The most attractive idea is to convince residual cardiac cells to regenerate themselves. We know that some animals, like the salamander or zebra fish, or even newborn mice or pigs, are able to regenerate their hearts. This means that it is possible.
There is an anecdotal case of a child in Vienna who had a heart attack shortly after birth, something that is extremely uncommon. The child was treated with the latest technology to deal with the thrombus, but the damage to the heart was already done. Nevertheless, he underwent follow-up for years with MRI imaging tests and, amazingly, the tests showed that his heart was completely healthy. It had completely regenerated, something that had never been seen before. (The study was published in Circulation Research).
So, there is a reason why this does not happen in adults. In mice, we know that the window for regeneration to occur is two or three days. In humans, we think the window is longer, probably months.
Do we know what happens to cause this cell reprogramming?
This is one of the most fascinating mysteries, although we do have some hypotheses. For instance, we know that birth is one of the most traumatic moments for a living organism. Before, inside the mother, everything is easy. The heart of a newborn, outside the mother, has to begin to pump blood and make it circulate to all of the organs without the help of the mother’s heart. Also, unlike before birth, when the heart is very far from the lungs and receives blood with a small amount of oxygen, on birth, the heart connects to the lungs, so the blood contains a lot more oxygen.
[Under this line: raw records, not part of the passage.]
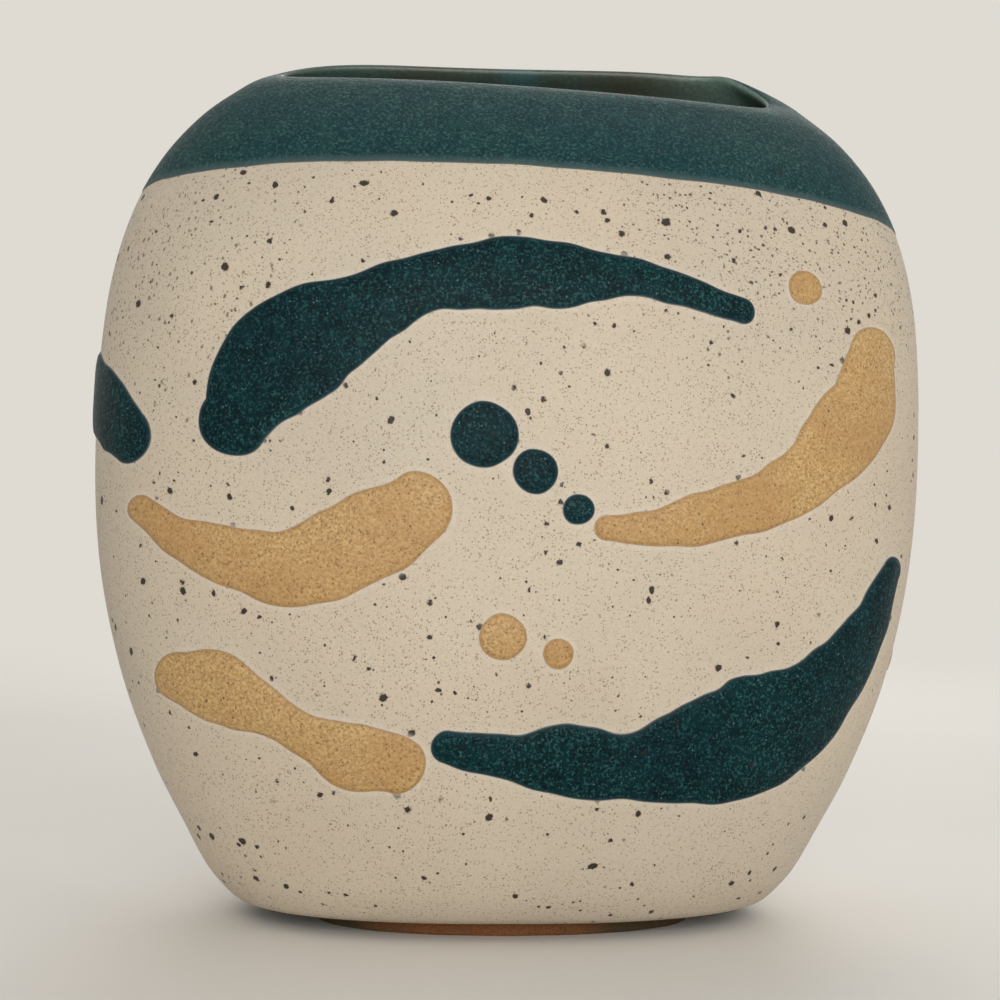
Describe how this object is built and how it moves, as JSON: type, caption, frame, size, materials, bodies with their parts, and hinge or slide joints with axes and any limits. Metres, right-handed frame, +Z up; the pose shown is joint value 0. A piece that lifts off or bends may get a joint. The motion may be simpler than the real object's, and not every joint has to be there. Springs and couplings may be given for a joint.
{
  "type": "pillow vase",
  "caption": "Stoneware pillow vase with an oval plan, swollen flat faces, a long narrow mouth, a dipped collar, poured glaze marks and a small bare foot",
  "frame": {"origin": "Middle of the underside of the foot, on the surface that the vase stands on", "axes": "+Z up to the mouth, -Y towards the viewer of the pictured front, +X to that viewer's right"},
  "size_m": [0.2024, 0.1119, 0.2109],
  "materials": {
    "clay": "matte",
    "cream_glaze": "satin",
    "teal_glaze": "satin",
    "collar_glaze": "satin",
    "ochre_glaze": "satin",
    "inner_glaze": "satin"
  },
  "bodies": {
    "root": {"front_wall": "clay", "back_wall": "clay", "floor_slab": "clay", "foot_pad": "clay", "cream_coat": "cream_glaze", "teal_collar": "collar_glaze", "inner_glaze": "inner_glaze", "pour_teal_arch": "teal_glaze", "pour_ochre_arch": "ochre_glaze", "pour_ochre_crescent": "ochre_glaze", "pour_teal_crescent": "teal_glaze", "pour_ochre_wave": "ochre_glaze", "pour_teal_left_side": "teal_glaze", "pour_ochre_right_side": "ochre_glaze", "pour_teal_back": "teal_glaze", "pour_ochre_back": "ochre_glaze", "drops_teal": "teal_glaze", "drops_ochre": "ochre_glaze", "drops_teal_back": "teal_glaze"}
  },
  "joints": []
}
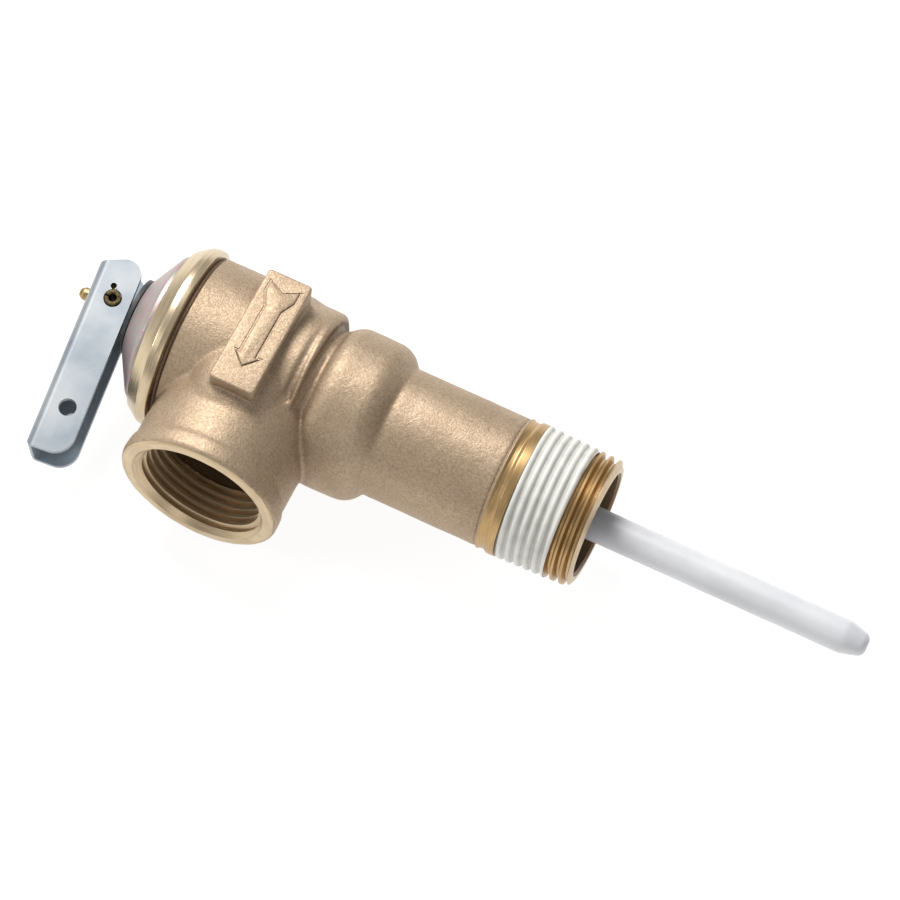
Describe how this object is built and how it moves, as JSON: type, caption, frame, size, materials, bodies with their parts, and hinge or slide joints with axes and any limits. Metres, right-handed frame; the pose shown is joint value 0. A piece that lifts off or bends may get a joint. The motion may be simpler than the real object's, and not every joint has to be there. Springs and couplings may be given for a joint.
{
  "type": "pressure relief valve",
  "caption": "Temperature and pressure relief valve: cast body with side outlet, long threaded shank, coated probe and a test lever that lifts the spring-loaded disc.",
  "frame": {"origin": "centre of the end face of the male inlet thread, on the valve's main axis", "axes": "+X along the main axis, out of the inlet towards the probe's tip; -Y out of the side outlet; +Z out of the flow-arrow plate"},
  "size_m": [0.1655, 0.0516, 0.0377],
  "materials": {
    "cast_bronze": "as-cast satin, turned bright on the threads and the rim",
    "machined_brass": "turned",
    "zinc_plated_steel": "bright zinc plate on rolled sheet",
    "chromated_steel": "zinc plate with a faint yellow-pink chromate",
    "spring_steel": "bright drawn",
    "copper": "drawn tube",
    "dark_washer": "blackened",
    "thread_sealant": "dried paste",
    "probe_coating": "smooth polymer coat",
    "silicone": "moulded",
    "gasket_fibre": "pressed fibre",
    "rubber": "moulded",
    "wax": "solid wax and copper powder"
  },
  "bodies": {
    "housing": {"valve_body": "cast_bronze", "thread_sealant": "thread_sealant", "bonnet": "chromated_steel", "bonnet_gasket": "gasket_fibre", "stem_bushing": "machined_brass", "lever_washer": "dark_washer", "upper_spring_seat": "zinc_plated_steel", "spring": "spring_steel", "probe_coating": "probe_coating", "probe_tube": "copper", "wax_charge": "wax", "head_seal": "rubber", "element_head": "machined_brass", "probe_carrier": "machined_brass", "carrier_ring": "spring_steel"},
    "thermostat": {"push_rod": "spring_steel"},
    "disc": {"disc_holder": "machined_brass", "seat_disc": "silicone", "disc_retainer": "spring_steel", "thrust_button": "machined_brass"},
    "spindle": {"stem": "machined_brass", "stem_clip": "spring_steel", "lever_pin": "machined_brass"},
    "test_lever": {"lever": "zinc_plated_steel"}
  },
  "joints": [
    {"name": "thermostat_push", "type": "slide", "parent": "housing", "child": "thermostat", "axis": [-1, 0, 0], "range_m": [0, 0.0025], "stiffness_N_per_m": 600, "springref_m": -0.002, "deforming": ["spring"]},
    {"name": "disc_lift", "type": "slide", "parent": "thermostat", "child": "disc", "axis": [-1, 0, 0], "range_m": [0, 0.0045], "deforming": ["spring"]},
    {"name": "stem_swivel", "type": "hinge", "parent": "disc", "child": "spindle", "pos_m": [-0.08, 0, 0], "axis": [1, 0, 0], "continuous": true},
    {"name": "lever_swing", "type": "hinge", "parent": "spindle", "child": "test_lever", "pos_m": [-0.10217, 0, 0], "axis": [0, 0.2079, -0.9781], "range_deg": [0, 75]}
  ],
  "couplings": [
    {"joint": "disc_lift", "follows": "lever_swing", "m_per_rad": 0.0033}
  ]
}
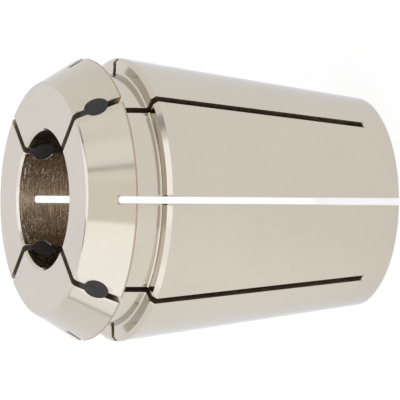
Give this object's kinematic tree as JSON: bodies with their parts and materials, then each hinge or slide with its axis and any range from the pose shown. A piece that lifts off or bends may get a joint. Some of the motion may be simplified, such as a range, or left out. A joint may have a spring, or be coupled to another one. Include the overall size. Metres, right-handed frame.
{
  "type": "er collet",
  "caption": "Spring collet slit from both ends, with a long clamping taper, a grooved head with a nose cone, a plain through bore and rubber seals across the nose slots.",
  "frame": {"origin": "centre of the back face, on the axis of the tool bore", "axes": "+Z along the tool bore, from the small back end towards the nose; +X and +Y through slots that open at the back face"},
  "size_m": [0.033, 0.033, 0.04],
  "materials": {
    "spring_steel": "hardened and fine ground, satin bright with a slightly warm tone",
    "seal_rubber": "moulded nitrile rubber, dark grey and matt"
  },
  "bodies": {
    "root": {"collet_body": "spring_steel", "seal_plug_1": "seal_rubber", "seal_plug_2": "seal_rubber", "seal_plug_3": "seal_rubber", "seal_plug_4": "seal_rubber"}
  },
  "joints": []
}
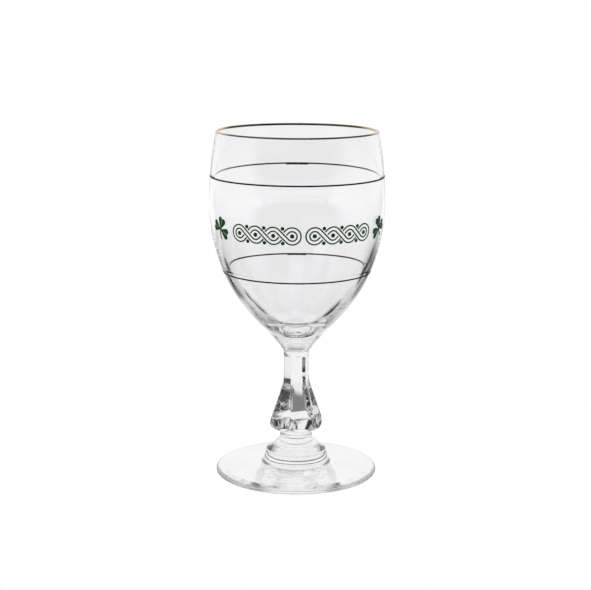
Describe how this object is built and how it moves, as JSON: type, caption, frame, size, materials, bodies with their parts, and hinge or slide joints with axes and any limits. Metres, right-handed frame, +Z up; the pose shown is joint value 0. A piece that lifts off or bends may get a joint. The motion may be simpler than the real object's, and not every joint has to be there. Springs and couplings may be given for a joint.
{
  "type": "stemmed hot drink goblet",
  "caption": "Clear glass goblet for hot coffee with cream, with a panelled stem, a round foot, a gilt lip, painted lines, clovers and an interlace band.",
  "frame": {"origin": "centre of the resting ring under the foot, on the surface that the glass stands on", "axes": "+Z up along the glass's axis, -Y out of the printed front, +X to the right of someone who faces that front"},
  "size_m": [0.0762, 0.0762, 0.152],
  "materials": {
    "clear_glass": "fire polished",
    "gold": "fired gold, slightly worn",
    "black_enamel": "gloss",
    "green_enamel": "gloss"
  },
  "bodies": {
    "root": {"foot": "clear_glass", "stem": "clear_glass", "bowl": "clear_glass", "rim_gilding": "gold", "upper_line": "black_enamel", "lower_line": "black_enamel", "interlace_left": "green_enamel", "interlace_right": "green_enamel", "clover_left": "green_enamel", "clover_right": "green_enamel"}
  },
  "joints": []
}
Evidence exists of hormonal changes. There is probably a combination of events that tells the heart to stop dividing and make itself bigger because it has to start to work. The idea is to understand these signals in order to revert them.
As well as regeneration after a heart attack, your group is also working on preventing the damage produced by a heart attack. How?
Another of our approaches is to prevent damage, rather than regenerate cardiomyocytes. We have discovered three proteins capable of detaining the death of cardiac cells after a myocardial infarction. We believe that their use within the first 24 to 48 hours, or even in the ambulance, in a patient who has suffered a heart attack, could prevent the death of cardiomyocytes. The protein is injected into the vein to block the death of cardiomyocytes.So, in an ideal situation, we would have different alternatives: first, the use of proteins to prevent the death of cardiac cells and, subsequently, attempting to regenerate the heart with microRNA. Prevent death and regenerate. It is very ambitious.
You are a physician by training. Do you think that a good biomedical researcher should have a vocation to serve the patient?
Honestly, I have to say that when I decided to study medicine, I did it with the intention of going into research, although at that time I didn’t really know what a career in science was, and the image I had was a bit romantic. In fact, I haven’t done much clinical work with patients, but I think it is very beneficial for researchers to share a common language with clinicians. Having a solid basis of clinical practice makes it much easier to translate basic research to the patient. Of course, we want to know many things, mechanisms, regulatory genes, proteins, but we also want to develop therapies that benefit patients.